In a decision by Justice Clarence Thomas, the court upheld a 1926 decision, the Napier case, which cited a provision of the Locomotive Inspection Act as covering “the entire locomotive and tender and all parts and appurtenances thereof.”

The court acted even though the U.S. government filed an amicus brief supporting the plaintiffs. Additionally, an assistant solicitor general argued that failure-to-warn claims are not subject to field preemption because they arise from injuries incurred during the repair, rather than use, of the locomotives.

In his decision, Thomas writes, “The pre-empted field as defined by Napier plainly encompasses the claims at issue here.

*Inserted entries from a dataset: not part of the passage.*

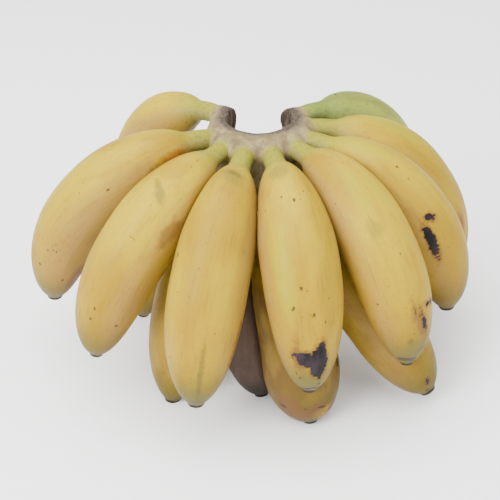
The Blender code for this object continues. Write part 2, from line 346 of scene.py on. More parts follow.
class Wiring:
    # places nodes in a tree from left to right and joins them
    def __init__(self, tree):
        self.tree = tree
        self.count = 0

    def node(self, kind, **settings):
        made = self.tree.nodes.new(kind)
        made.location = (-1600 + 170 * (self.count // 5), 400 - 220 * (self.count % 5))
        self.count += 1
        for key, value in settings.items():
            setattr(made, key, value)
        return made

    def feed(self, socket, value):
        if isinstance(value, bpy.types.NodeSocket):
            self.tree.links.new(value, socket)
        else:
            socket.default_value = value

    # one Math node
    def sums(self, operation, first, second=0.0):
        made = self.node("ShaderNodeMath", operation=operation)
        self.feed(made.inputs[0], first)
        self.feed(made.inputs[1], second)
        return made.outputs[0]

    # noise as a number that wavers about nought: (noise - 0.5) * amount
    def wavering(self, noise, amount):
        return self.sums("MULTIPLY", self.sums("SUBTRACT", noise, 0.5), amount)

    # a smooth step from start to end while the value goes from low to high
    def between(self, value, low, high, start=0.0, end=1.0):
        made = self.node("ShaderNodeMapRange", interpolation_type="SMOOTHSTEP")
        for socket, fed in zip(made.inputs, (value, low, high, start, end)):
            self.feed(socket, fed)
        return made.outputs[0]

    # the first colour at factor 0, the second at 1
    def mixed(self, factor, first, second):
        made = self.node("ShaderNodeMix", data_type="RGBA")
        for i, fed in ((0, factor), (6, first), (7, second)):
            self.feed(made.inputs[i], fed)
        return made.outputs[2]

    def stretched(self, vector, scale):
        made = self.node("ShaderNodeMapping")
        self.feed(made.inputs["Vector"], vector)
        made.inputs["Scale"].default_value = scale
        return made.outputs[0]

    def noise(self, vector, scale, detail=2.0, roughness=0.5):
        made = self.node("ShaderNodeTexNoise")
        self.feed(made.inputs["Vector"], vector)
        self.feed(made.inputs["Scale"], scale)
        made.inputs["Detail"].default_value = detail
        made.inputs["Roughness"].default_value = roughness
        return made.outputs[0]

    def attribute(self, name, output="Fac"):
        made = self.node("ShaderNodeAttribute", attribute_name=name)
        return made.outputs[output]

    def grouped(self, group, **values):
        made = self.node("ShaderNodeGroup", node_tree=group)
        for label, value in values.items():
            self.feed(made.inputs[label], value)
        return made.outputs


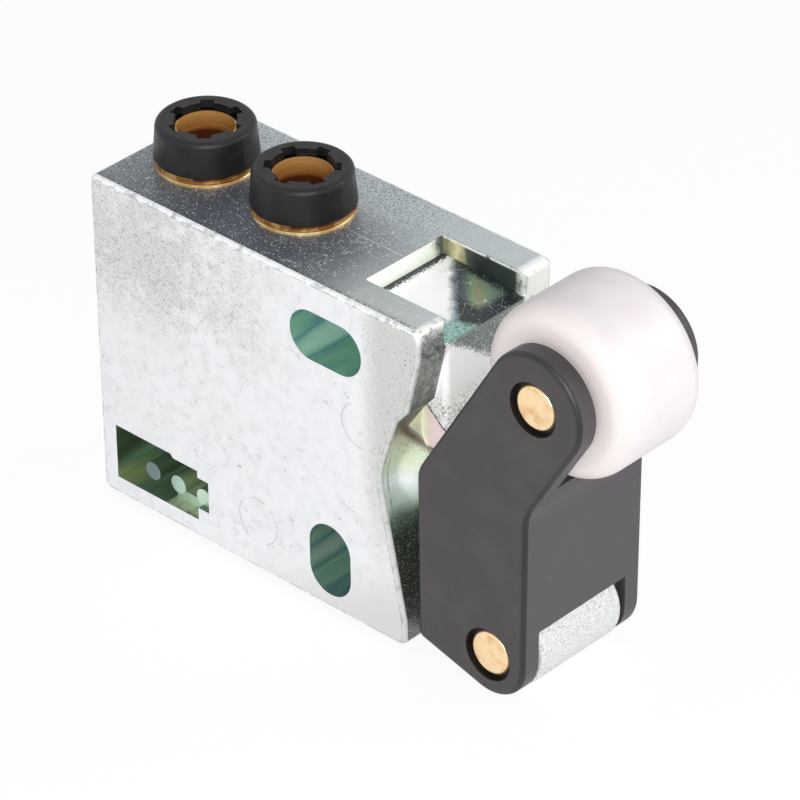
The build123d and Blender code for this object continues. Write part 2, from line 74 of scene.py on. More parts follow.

“Petitioners’ common-law claims for defective design and failure to warn are aimed at the equipment of locomotives.

“Because those claims ‘are directed to the same subject’ as the LIA, Napier dictates that they fall within the preempted field,” Thomas writes.

The American Association for Justice, which represents plaintiff’s lawyers, said in amicus brief said that because the “right to legal remedy for wrongful injury is a fundamental right under the Constitution, courts may not preempt such a cause of action and leave injured persons without remedy unless Congress specifically intended” that result.

In addition, the AAJ also argued that at the time in 1915 when Congress enacted the LIA, “the common law did not permit workers who were not in privity of contract with equipment manufacturers to recover from manufacturers for injury caused by unsafe products.

“It would have been impossible for Congress to have intended to preempt a cause of action which did not exist.”